A quick look at the invaluable FictionMags Index website revealed a curious fact I hadn’t been aware of before. A year after Lowndes used Hidden Range in Real Western Stories, he used the exact same novel, this time retitled Forgotten Range, in the February 1951 issue of Western Action, another Columbia pulp. He must have been desperate for material that month!
But could the Index be wrong here? According to other Creasey bibliographies in print and online, Forgotten Range is a different book, published in England as by Tex Riley in 1947. It strikes me as more credible that this is the title Lowndes ran early in 1951. In any event, he had earlier run another Creasey shoot-em-up, this time under the William K. Reilly byline, Brand Him for Boothill! (Western Action, July 1949), but what title and pen name this one sported in England remains a mystery.
A word which brings us back to what this column is supposed to be about.
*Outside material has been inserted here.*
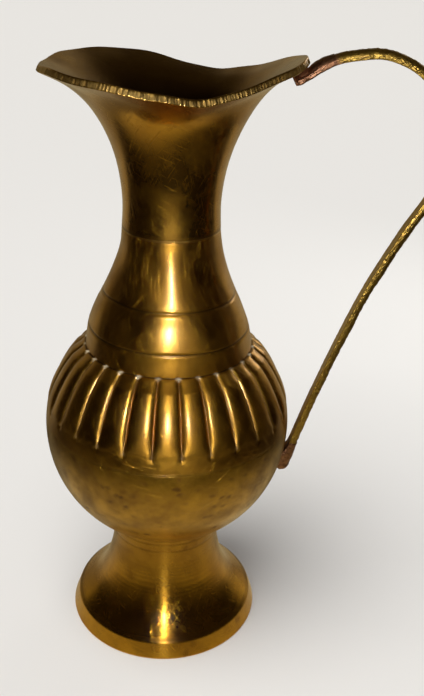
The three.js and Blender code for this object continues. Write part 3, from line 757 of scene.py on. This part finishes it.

Hundreds of Creasey’s crime novels were published in the U.S. from the early 1950s until well after his death in 1973, but only nine appeared here before he became a top name in the genre. Eight of these, chronicling the earliest exploits of Raffles-like John Mannering, a.k.a. The Baron, appeared under Creasey’s Anthony Morton byline between 1937 and 1940, although for some obscure reason the character’s nom de thief on this side of the pond was Blue Mask.
The ninth, and the only book to bear Creasey’s own name on its spine until he became established over here years later, was Legion of the Lost (1944), one of the early espionage adventures of Dr. Palfrey and his colleagues, offered by a publishing house called Stephen Daye, Inc., which seems to have vanished into the mists a few seconds after it was born.
At a time when I had little or no idea who Creasey was, I found a nice copy of this rarity in an old used bookstore in Elizabeth, N.J. that was a favorite hangout of mine in my formative years. What did the book set me back? One quarter. A wise investment, yes?